Still, however much we may suppose that the failure of the clover crop is influenced by the alteration of its constitution as the result of cultivation, the presence of choking weeds, or by the presence of prejudicial ingredients, especially in thin soils, there can be no doubt that the principal cause of the difficulty will be found in the fact that the corn crop with which the clover is grown exhausts the soil, in the most unsparing manner, of the very chemical ingredients which the clover requires.
Thus, if sheep are folded on a crop of turnips, the whole of this crop is converted into a manure at once available for the grain crop, by which it is quickly appropriated and then taken away. Here, then, we may suppose at starting that the clover is half starved; and, with a constitution drawn up in the effort of the plants to obtain a glance of sunshine, and weakened for the want of nourishment, it is expected to bear our inclement winters.
This argument will be made all the clearer if we place side by side the result of the analyses of barley and clovers, and especially if we consider what a quantity of mineral matter is taken in a short time, and by a crop ripening its straw and seed.
Now, if we look at these figures we shall see how much of the mineral matter required for the clover has been previously abstracted by the barley, and if at the same time we reflect that this robbery may, and too often does, co-exist with the other causes which we have instanced as tending to clover-sickness, we should no more call land sick of clover because it will not bear this crop under our exhaustive system of cultivation than we should call a barren sand wheat-sick for refusing to grow corn.

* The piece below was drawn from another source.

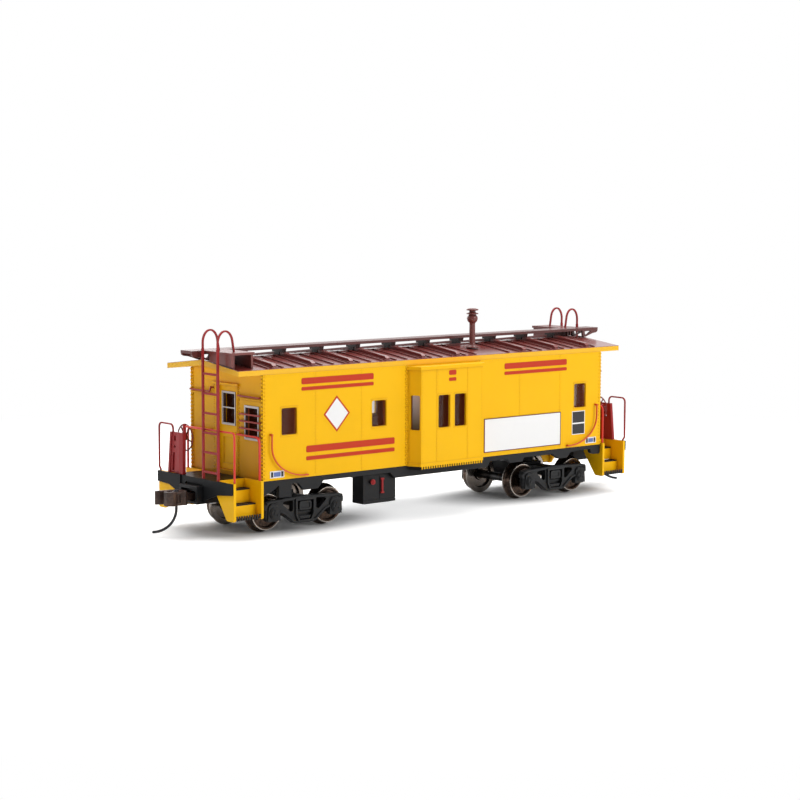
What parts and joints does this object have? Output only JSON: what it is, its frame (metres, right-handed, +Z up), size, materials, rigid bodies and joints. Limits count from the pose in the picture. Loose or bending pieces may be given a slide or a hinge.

| ANALYSES OF BARLEY AND CLOVER. | ||||||
| PLAYFAIR | WAY. | |||||
| Barley Grain. | Barley Straw. | Red Clover. | White Clover. | |||
| Silica | 28·97 | 46·30 | 3·34 | 3·68 | ||
| Phosphoric acid | 35·68 | 3·22 | 6·35 | 11·53 | ||
| Sulphuric acid | 1·22 | 2·61 | 4·18 | 7·21 | ||
| Carbonic acid | 16·93 | 18·03 | ||||
| Lime | 3·06 | 7·59 | 35·39 | 26·41 | ||
| Magnesia | 8·04 | 3·55 | 11·22 | 8·15 | ||
| and loss | and loss | |||||
| Peroxide of iron | 1·94 | ? | 4·35 | ? | 0·97 | 1·96 |
| Potash | 15·61 | 22·17 | 14·85 | 14·33 | ||
| Soda | 5·03 | 0·84 | 1·40 | 3·72 | ||
| Chloride of sodium | 0·45 | 9·37 | 2·36 | 4·94 | ||
| Chloride of potassium | 2·96 | |||||
| 100·00 | 100·00 | 99·95 | 99·96 | |||
We cannot better conclude this chapter than by quoting the following from Baron Liebig’s Letters on Modern Agriculture, so ably translated by Professor Blyth:—
The simplest peasant has sense enough to see, and all agriculturists agree with him, that clover, turnips, hay, &c., cannot be sold off from a farm without most materially damaging the cultivation of the corn. Every one willingly admits that the sale and exportation of clover, turnips, &c., exercise a detrimental influence on the growing of corn. “Above all, let us take care to have plenty of fodder; the corn crop[146] will then take care of itself.” But that the exportation of corn may possibly exercise an injurious influence on the cultivation of clover or turnips; that it is, above all, indispensable to restore to the soil the mineral constituents of the corn, to enable the clover or turnip crop to “take care of itself;” in other words, that in order to grow clover, turnip, &c., we must manure the land—this is a notion utterly incomprehensible, nay absolutely impossible, for most agriculturists. For, is not the clover grown for the sake of manure? What advantage, then, would there be if it were necessary to manure again to produce the clover? This clover the farmer expects to grow for nothing.
The mutual relations existing in the order of nature between the two classes of plants are, however, as clear as daylight. The mineral constituents of the clover, turnips, &c., and of the corn, form the conditions for the production of the clover, turnips, &c., and of the corn, and they are in their elements quite identical. The clovers, &c., require for their growth a certain amount of phosphoric acid, potash, lime, magnesia,—so does the corn. The mineral constituents contained in the clover are the same as those in the corn, plus a certain excess of potash, lime, and sulphuric acid. The clover draws these constituents from the soil; the cereal plant receives them,—we may so represent it from the clover. In selling his clover, therefore, the farmer removes from his land the conditions for the production of corn. If, on the other hand, he sells his corn, there will be no clover crop in the following year; for in his corn he has sold some of the most essential conditions for the production of a clover crop.—pp. 183-5.